Porém, Axelrod também percebeu que os jogadores podem influenciar o contexto. Ele rodou campeonatos simulando a passagem de gerações, de forma que as estratégias mais bem-sucedidas produzem mais descendentes dentre uma população geral de estratégias. Dessa forma, mesmo começando com uma pequena ilha de estratégias benevolentes em meio a um mar de estratégias perversas, as estratégias benevolentes acabaram se tornando muito mais numerosas várias gerações depois.

No vídeo acima, um dos participantes diz: “No curto prazo, geralmente é o ambiente que modela o jogador. Mas no longo prazo são os jogadores que modelam o ambiente”.

No ato final do filme Batman: O Cavaleiro das Trevas, o caótico vilão Coringa (Heath Ledger) cria uma situação que se assemelha ao dilema do prisioneiro.
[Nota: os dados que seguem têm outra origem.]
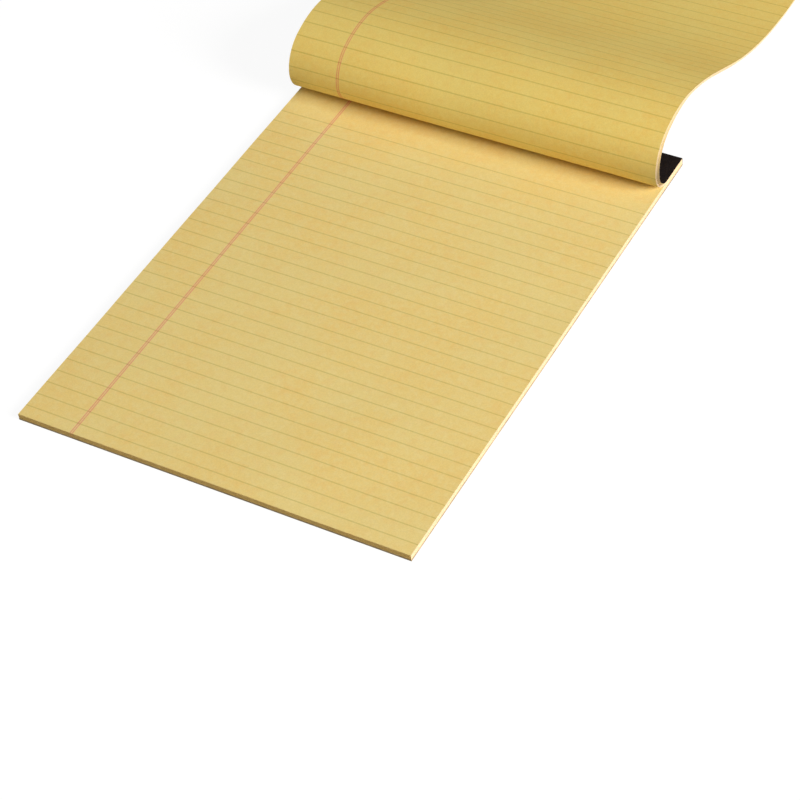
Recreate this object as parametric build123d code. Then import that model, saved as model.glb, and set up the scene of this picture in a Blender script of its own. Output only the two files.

Ele coloca bombas em duas embarcações e entrega os detonadores aos passageiros da embarcação oposta. Ou seja, os passageiros do Barco 1 possuem o detonador do Barco 2, e vice-versa. Além disso, ele informa que se um dos barcos não for detonado até meia-noite, ele mesmo irá detonar os dois barcos.

Esse último detalhe faz com que a situação não seja idêntica ao dilema do prisioneiro, pois uma cooperação entre os dois grupos de passageiros seria punida com a explosão das duas embarcações. Ainda assim, e apesar de opiniões divergentes, os passageiros dos dois barcos escolhem não detonar o outro, evidenciando que o interesse próprio não é a única variável presente nos dilemas morais da vida real.